In the age of the robots, children need to develop their human skills. “The capacity to talk to strangers, ask good questions, be able to understand context, think about where things come from. We need to encourage creative thinking, reading poetry, writing poetry, doing all these things that make your brain able to cope with ambiguity and complexity.”

As president of the BCC, she has seen the impact of new technology, regulation and tax rises on companies. “It’s hard running a small business but there’s absolutely no doubt in my mind that, over the course of the past three years, it has got harder,” she says. “There’s a lack of confidence. We need the government to have a positive sense of what we’re trying to shoot for. We’re an incredible country, we’ve got amazing businesses – and they just can’t seem to articulate that.”Lane Fox has always had an entrepreneurial streak. As a child, she would pretend she was running a hotel. “I used to set up a reception at home and have my family check in and out. I had very strict regulations and procedures. I don’t like the expression ‘bossy’, but if you asked my brother, he’d probably say I was.”

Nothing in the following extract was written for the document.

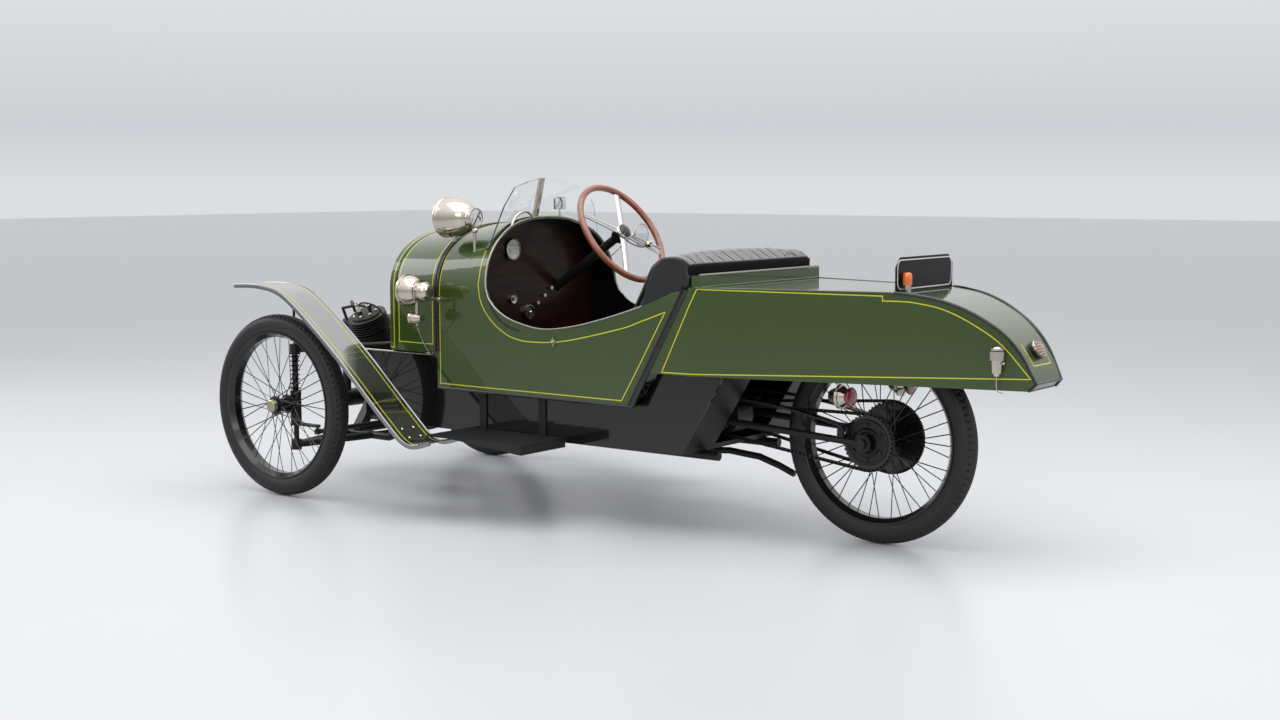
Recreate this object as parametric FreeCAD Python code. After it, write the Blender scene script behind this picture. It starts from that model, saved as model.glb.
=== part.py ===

We are nearly back at the cafe and Lane Fox must be tiring, but she is still putting one foot in front of the other. “There’s a notion that somehow resilience is just a thing that happens – that, magically, you can be tough,” she says. “And that’s not true. It takes hard work. It’s about breaking things down into minutiae and small goals.” Every step is an effort but there is no self-pity. “Life is tough. You have to accept the things you cannot change and change the things you can.”

When things are difficult, she  remembers a Martin Luther King quote. “He said, ‘If you can’t fly, run, if you can’t run, walk, if you can’t walk, crawl, but whatever you do, just keep moving forward’. That’s something I hold very close. You can always keep moving forward somehow.”